Achieving high levels of safety in a quarry environment calls for continuous action to maintain safety precautions and awareness of the risks. It is all too easy for workers to become familiar with their surroundings and fail to notice a slight slip in standards that can lead to an accident.

Many quarry companies in Europe undertake regular site assessments and conduct safety audits as a measure of quality control when it comes to safety and reducing risk. Introducing such systems is very easy but is only effective.

if they are carried out according to schedule and any problems they raise are acted upon.

In order to assess site safety and carry out audits, quarry operators need to set out standards based on an assessment of the risks involved which allow performance to be benchmarked and improvements tracked.

"Risk assessment is the cornerstone of the European approach to occupational safety and health," said European agency for health and safety at work director Jukka Takala. "If the risk assessment process is not done well or not done at all, the necessary preventive measures are unlikely to be identified or put in place.
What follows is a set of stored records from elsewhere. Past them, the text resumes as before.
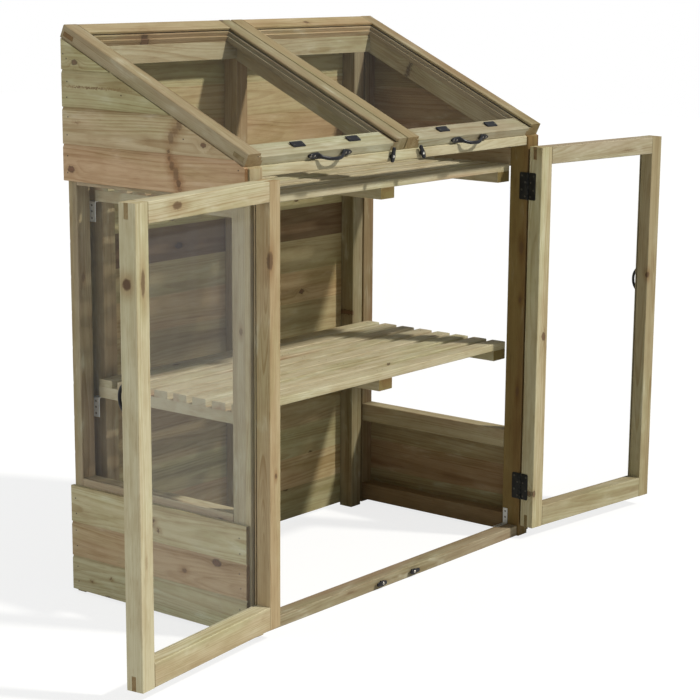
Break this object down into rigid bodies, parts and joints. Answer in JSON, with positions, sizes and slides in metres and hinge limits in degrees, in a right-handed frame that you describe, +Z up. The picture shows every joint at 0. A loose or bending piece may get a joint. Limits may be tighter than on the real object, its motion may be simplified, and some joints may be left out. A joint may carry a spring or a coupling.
{
  "type": "wooden mini greenhouse",
  "caption": "Lean-to wooden mini greenhouse with glazed front doors, glazed roof lids hinged at the back, clear side panes, boarded ends and back, and slatted shelves.",
  "frame": {"origin": "on the ground, under the middle of the bounding box, with the doors open and the lids closed as in the picture", "axes": "+X to the right along the front, +Y from the front to the back, +Z up"},
  "size_m": [2.1976, 0.741, 1.4587],
  "materials": {
    "frame_timber": "pressure treated softwood, planed, unvarnished",
    "door_timber": "pale pressure treated softwood, planed, unvarnished",
    "lid_timber": "pressure treated softwood, planed, unvarnished",
    "board_timber": "pressure treated softwood boards, planed, pink brown to pale green",
    "clear_sheet": "clear glazing sheet",
    "black_hinge": "black painted steel",
    "black_handle": "black moulded plastic, satin to gloss",
    "black_button": "black moulded plastic"
  },
  "bodies": {
    "frame": {"front_post_left": "frame_timber", "front_post_right": "frame_timber", "back_stile_left": "frame_timber", "back_stile_right": "frame_timber", "side_rafter_left": "frame_timber", "side_rafter_right": "frame_timber", "side_header_left": "frame_timber", "side_header_right": "frame_timber", "side_sill_left": "frame_timber", "side_sill_right": "frame_timber", "side_base_rail_left": "frame_timber", "side_base_rail_right": "frame_timber", "lower_side_boards_left": "board_timber", "lower_side_boards_right": "board_timber", "upper_side_boards_left": "board_timber", "upper_side_boards_right": "board_timber", "side_pane_left": "clear_sheet", "side_pane_right": "clear_sheet", "back_batten_left": "frame_timber", "back_batten_centre": "frame_timber", "back_batten_right": "frame_timber", "back_top_rail": "frame_timber", "back_boards": "board_timber", "front_top_rail": "door_timber", "front_bottom_rail": "frame_timber", "centre_rafter": "frame_timber", "middle_shelf": "frame_timber", "top_shelf": "frame_timber", "lower_door_hinge_left": "black_hinge", "upper_door_hinge_left": "black_hinge", "lower_door_hinge_right": "black_hinge", "upper_door_hinge_right": "black_hinge"},
    "door_left": {"door_hinge_stile_left": "door_timber", "door_free_stile_left": "door_timber", "door_top_rail_left": "door_timber", "door_bottom_rail_left": "door_timber", "door_pane_left": "clear_sheet", "door_handle_left": "black_handle"},
    "door_right": {"door_hinge_stile_right": "door_timber", "door_free_stile_right": "door_timber", "door_top_rail_right": "door_timber", "door_bottom_rail_right": "door_timber", "door_pane_right": "clear_sheet", "door_handle_right": "black_handle"},
    "lid_left": {"lid_outer_stile_left": "lid_timber", "lid_inner_stile_left": "lid_timber", "lid_top_rail_left": "lid_timber", "lid_bottom_rail_left": "lid_timber", "lid_pane_left": "clear_sheet", "lid_handle_left": "black_handle"},
    "lid_right": {"lid_outer_stile_right": "lid_timber", "lid_inner_stile_right": "lid_timber", "lid_top_rail_right": "lid_timber", "lid_bottom_rail_right": "lid_timber", "lid_pane_right": "clear_sheet", "lid_handle_right": "black_handle"},
    "top_button_left": {"top_turn_button_left": "black_button"},
    "top_button_right": {"top_turn_button_right": "black_button"},
    "bottom_button_left": {"bottom_turn_button_left": "black_button"},
    "bottom_button_right": {"bottom_turn_button_right": "black_button"}
  },
  "joints": [
    {"name": "door_left_swing", "type": "hinge", "parent": "frame", "child": "door_left", "pos_m": [-0.55348, -0.25552, 0], "axis": [0, 0, 1], "range_deg": [-12, 172.9]},
    {"name": "door_right_swing", "type": "hinge", "parent": "frame", "child": "door_right", "pos_m": [0.55252, -0.25552, 0], "axis": [0, 0, -1], "range_deg": [-11, 173.7]},
    {"name": "lid_left_lift", "type": "hinge", "parent": "frame", "child": "lid_left", "pos_m": [-0.30548, 0.36769, 1.4261], "axis": [-1, 0, 0], "range_deg": [0, 120]},
    {"name": "lid_right_lift", "type": "hinge", "parent": "frame", "child": "lid_right", "pos_m": [0.30452, 0.36769, 1.4261], "axis": [-1, 0, 0], "range_deg": [0, 120]},
    {"name": "top_button_left_turn", "type": "hinge", "parent": "frame", "child": "top_button_left", "pos_m": [-0.06148, -0.25292, 1.1385], "axis": [0, 1, 0], "range_deg": [-180, 180]},
    {"name": "top_button_right_turn", "type": "hinge", "parent": "frame", "child": "top_button_right", "pos_m": [0.06452, -0.25292, 1.1385], "axis": [0, 1, 0], "range_deg": [-180, 180]},
    {"name": "bottom_button_left_turn", "type": "hinge", "parent": "frame", "child": "bottom_button_left", "pos_m": [-0.08348, -0.25292, 0.016], "axis": [0, 1, 0], "range_deg": [0, 180]},
    {"name": "bottom_button_right_turn", "type": "hinge", "parent": "frame", "child": "bottom_button_right", "pos_m": [0.05252, -0.25292, 0.016], "axis": [0, -1, 0], "range_deg": [0, 180]}
  ]
}
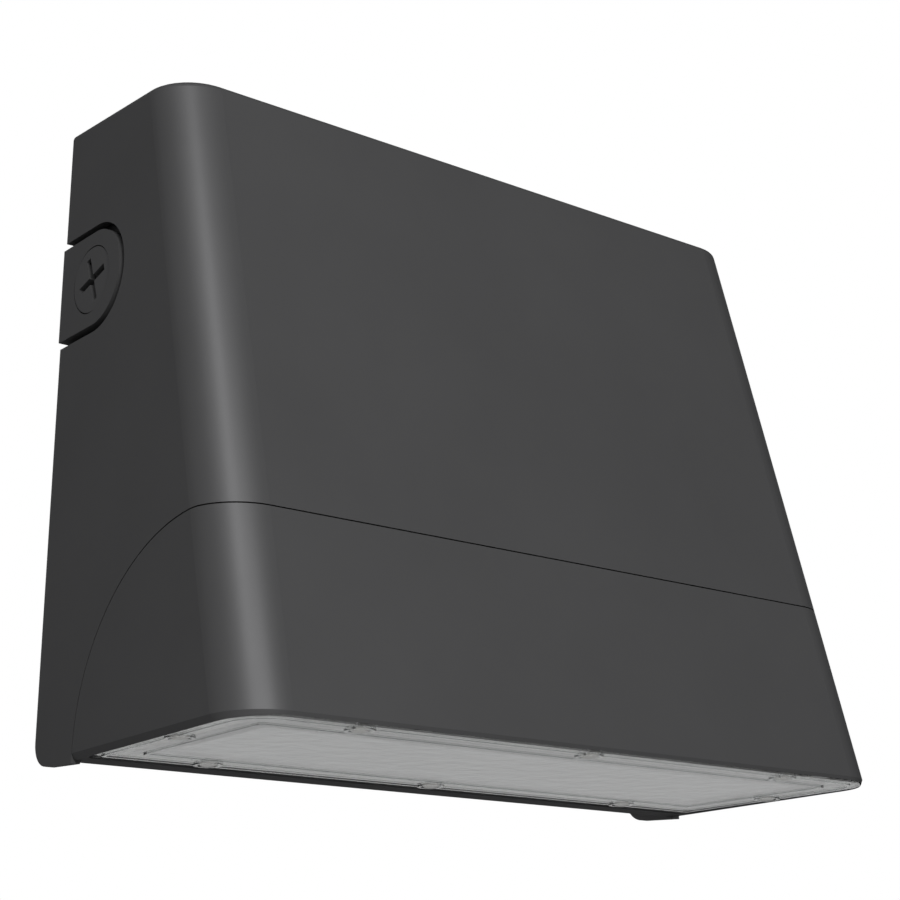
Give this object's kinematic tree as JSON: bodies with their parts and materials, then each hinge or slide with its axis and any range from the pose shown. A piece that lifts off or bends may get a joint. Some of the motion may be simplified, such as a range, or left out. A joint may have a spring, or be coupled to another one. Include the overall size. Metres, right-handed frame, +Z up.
{
  "type": "wall pack light",
  "caption": "Full-cutoff LED wall pack: die-cast wedge housing hinged on a back box, with a light door, screwed-on clear lens, driver tray and side conduit plugs.",
  "frame": {"origin": "centre of the rear wire entry, in the wall's plane", "axes": "+Z up, +X to the right as seen from the front, +Y into the wall; the light stands out towards -Y"},
  "size_m": [0.2448, 0.1108, 0.1995],
  "materials": {
    "powder_coat": "satin dark grey powder coat on die-cast aluminium",
    "foam_rubber": "closed-cell foam, matte",
    "silicone": "pale grey silicone",
    "grommet_rubber": "matte black",
    "green_screw": "green passivated",
    "zinc_steel": "zinc plated",
    "stainless_steel": "plain stainless",
    "galvanised_steel": "galvanised sheet",
    "clear_lens": "clear moulded lens",
    "frosted_panel": "frosted, satin",
    "white_reflector": "white reflector film",
    "white_board": "white solder mask",
    "phosphor": "silicone over phosphor",
    "driver_case": "plain case",
    "black_lead": "smooth insulation",
    "white_lead": "smooth insulation",
    "green_lead": "smooth insulation",
    "red_lead": "smooth insulation",
    "connector_plastic": "ribbed moulding"
  },
  "bodies": {
    "wall_box": {"back_box": "powder_coat", "wall_gasket": "foam_rubber", "box_gasket": "foam_rubber", "ground_screw": "green_screw"},
    "front": {"housing": "powder_coat", "light_door": "powder_coat", "door_screws": "zinc_steel", "lens": "clear_lens", "lens_gasket": "silicone", "lens_screws": "stainless_steel", "reflector": "white_reflector", "diffuser": "frosted_panel", "led_board": "white_board", "leds": "phosphor", "board_screws": "zinc_steel", "driver_tray": "galvanised_steel", "tray_screws": "zinc_steel", "driver": "driver_case", "driver_screws": "zinc_steel", "lead_grommet": "grommet_rubber", "supply_lead_black": "black_lead", "supply_lead_white": "white_lead", "supply_lead_green": "green_lead", "wire_connectors": "connector_plastic", "led_lead_red": "red_lead", "led_lead_black": "black_lead", "hinge_pin_left": "stainless_steel", "hinge_pin_right": "stainless_steel"},
    "seal_left": {"plug_seal_left": "silicone"},
    "plug_left": {"closure_plug_left": "powder_coat"},
    "seal_right": {"plug_seal_right": "silicone"},
    "plug_right": {"closure_plug_right": "powder_coat"},
    "closing_screw_left": {"closing_screw_left": "stainless_steel"},
    "clamp_left": {"clamp_plate_left": "zinc_steel"},
    "closing_screw_right": {"closing_screw_right": "stainless_steel"},
    "clamp_right": {"clamp_plate_right": "zinc_steel"}
  },
  "joints": [
    {"name": "front_hinge", "type": "hinge", "parent": "wall_box", "child": "front", "pos_m": [0, -0.011, -0.1215], "axis": [1, 0, 0], "range_deg": [0, 85]},
    {"name": "plug_travel_left", "type": "slide", "parent": "wall_box", "child": "seal_left", "axis": [-1, 0, 0], "range_m": [0, 0.0091]},
    {"name": "plug_turn_left", "type": "hinge", "parent": "seal_left", "child": "plug_left", "pos_m": [-0.1158, -0.0188, 0.0126], "axis": [-1, 0, 0], "range_deg": [0, 1800]},
    {"name": "plug_travel_right", "type": "slide", "parent": "wall_box", "child": "seal_right", "axis": [1, 0, 0], "range_m": [0, 0.0091]},
    {"name": "plug_turn_right", "type": "hinge", "parent": "seal_right", "child": "plug_right", "pos_m": [0.1158, -0.0188, 0.0126], "axis": [1, 0, 0], "range_deg": [0, 1800]},
    {"name": "closing_screw_turn_left", "type": "hinge", "parent": "front", "child": "closing_screw_left", "pos_m": [-0.07, -0.0125, 0.063], "axis": [0, 0, 1], "range_deg": [0, 720]},
    {"name": "clamp_travel_left", "type": "slide", "parent": "front", "child": "clamp_left", "axis": [0, 0, -1], "range_m": [0, 0.0016]},
    {"name": "closing_screw_turn_right", "type": "hinge", "parent": "front", "child": "closing_screw_right", "pos_m": [0.07, -0.0125, 0.063], "axis": [0, 0, 1], "range_deg": [0, 720]},
    {"name": "clamp_travel_right", "type": "slide", "parent": "front", "child": "clamp_right", "axis": [0, 0, -1], "range_m": [0, 0.0016]}
  ],
  "couplings": [
    {"joint": "plug_travel_left", "follows": "plug_turn_left", "m_per_rad": 0.00028875},
    {"joint": "plug_travel_right", "follows": "plug_turn_right", "m_per_rad": 0.00028875},
    {"joint": "closing_screw_turn_left", "follows": "clamp_travel_left", "rad_per_m": 7854},
    {"joint": "closing_screw_turn_right", "follows": "clamp_travel_right", "rad_per_m": 7854}
  ]
}
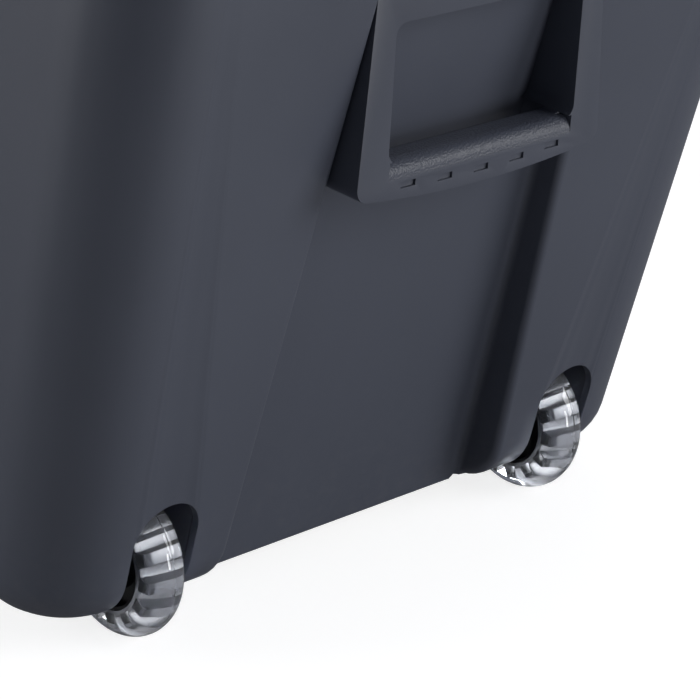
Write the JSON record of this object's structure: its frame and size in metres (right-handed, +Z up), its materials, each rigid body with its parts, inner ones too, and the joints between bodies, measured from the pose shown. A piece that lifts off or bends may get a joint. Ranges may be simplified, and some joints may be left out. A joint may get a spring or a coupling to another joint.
{
  "type": "deck storage box",
  "caption": "Long lidded outdoor storage box with sloping ends, recessed pull handles and clear-tyred wheels set into its corner posts.",
  "frame": {"origin": "on the floor under the middle of the overall box", "axes": "+X along the box towards the right-hand end, -Y towards the front, +Z up"},
  "size_m": [1.154, 0.4578, 0.498],
  "materials": {
    "shell_plastic": "fine-grained satin anthracite polypropylene",
    "inner_plastic": "matt anthracite polypropylene",
    "lid_plastic": "fine-grained satin anthracite polypropylene",
    "housing_plastic": "matt anthracite glass-filled nylon",
    "core_nylon": "semi-gloss black nylon",
    "clear_urethane": "clear cast urethane",
    "bearing_steel": "polished steel",
    "steel": "zinc-plated steel",
    "hinge_steel": "black zinc-plated steel"
  },
  "bodies": {
    "box": {"end_panel_right": "shell_plastic", "end_panel_left": "shell_plastic", "front_panel": "shell_plastic", "back_panel": "shell_plastic", "handle_right": "shell_plastic", "handle_left": "shell_plastic", "floor_pan": "inner_plastic", "handle_screws": "steel", "housing_right_front": "housing_plastic", "housing_right_back": "housing_plastic", "housing_left_front": "housing_plastic", "housing_left_back": "housing_plastic", "housing_screws": "steel", "axle_right_front": "steel", "axle_right_back": "steel", "axle_left_front": "steel", "axle_left_back": "steel", "hinge_leaves_box": "hinge_steel", "hinge_pins": "hinge_steel", "hinge_rivets_box": "hinge_steel"},
    "lid": {"lid_shell": "lid_plastic", "lid_liner": "inner_plastic", "lid_tubes": "steel", "hinge_leaves_lid": "hinge_steel", "hinge_rivets_lid": "hinge_steel"},
    "wheel_right_front": {"tyre_right_front": "clear_urethane", "core_right_front": "core_nylon", "bearings_right_front": "bearing_steel"},
    "wheel_right_back": {"tyre_right_back": "clear_urethane", "core_right_back": "core_nylon", "bearings_right_back": "bearing_steel"},
    "wheel_left_front": {"tyre_left_front": "clear_urethane", "core_left_front": "core_nylon", "bearings_left_front": "bearing_steel"},
    "wheel_left_back": {"tyre_left_back": "clear_urethane", "core_left_back": "core_nylon", "bearings_left_back": "bearing_steel"}
  },
  "joints": [
    {"name": "lid_hinge", "type": "hinge", "parent": "box", "child": "lid", "pos_m": [0, 0.22342, 0.43015], "axis": [-1, 0, 0], "range_deg": [0, 100]},
    {"name": "wheel_right_front_spin", "type": "hinge", "parent": "box", "child": "wheel_right_front", "pos_m": [0.463, -0.1219, 0.038], "axis": [0, 1, 0], "continuous": true},
    {"name": "wheel_right_back_spin", "type": "hinge", "parent": "box", "child": "wheel_right_back", "pos_m": [0.463, 0.1431, 0.038], "axis": [0, 1, 0], "continuous": true},
    {"name": "wheel_left_front_spin", "type": "hinge", "parent": "box", "child": "wheel_left_front", "pos_m": [-0.463, -0.1219, 0.038], "axis": [0, 1, 0], "continuous": true},
    {"name": "wheel_left_back_spin", "type": "hinge", "parent": "box", "child": "wheel_left_back", "pos_m": [-0.463, 0.1431, 0.038], "axis": [0, 1, 0], "continuous": true}
  ]
}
And accidents and illnesses are costly." By setting out standards against which safety performance is measured, objectives can be set that identify hazards and access risks while building a positive culture and controlling the risks. Safety standards should set out for who should do what and when, but they must be measurable, achievable and realistic.

It is impossible to set blanket standards saying that all staff must be trained or all machines must be guarded. Standards have to be based on risk assessments and implementing the necessary controls to reduce these risks and to meet local health and safety legislation, or company standards if these are higher than the local ones.

"When they are deciding on a strategy to eliminate or control the risks that the risk assessment has identified, employers should bear in mind the general principles of prevention: they should avoid risk, combat risk at source; replace the dangerous by the non-dangerous or the less dangerous and adapt the work to the individual," said Takala. "Apart from their moral responsibilities to keep workers safe, employers in the EU have a legal duty to protect their employees." An initial audit will provide a guide as to what a site's health and safety performance is like and it must then be established what the aim is in each area and a timescale in which the target is to be achieved. Getting staff involved is essential to improving health and safety, particularly where it involves people changing habits, so communicating why the change is needed and getting people onboard is a key part of making the improvements achievable.

Regular assessment of the quarry site is an important part of the process as active monitoring enables companies to put things right before an accident happens.

Unfortunately, despite having a robust policy and procedure in place accidents do sometimes still happen and in these situations reactive monitoring is important to ensure lessons are learnt and the same problem does not happen again by changing or amending standards.

Ongoing monitoring will enable improvements to be tracked to check the reliability of safety policies and ensure the system is actually achieving the right result.

"Risk assessment can be a challenge, especially for small businesses, but it need not be so," said Takala. "Risk assessment is not necessarily complicated, bureaucratic, or a task only for experts. A simple, step-by-step approach is often all that is needed, and many resources and examples of good practice are available, to help make the process easier.

The guiding principles that should be considered throughout the risk assessment process can be broken down into five steps: identifying hazards and those at risk; evaluating and prioritising risks; deciding on preventive action; taking action; and monitoring and reviewing."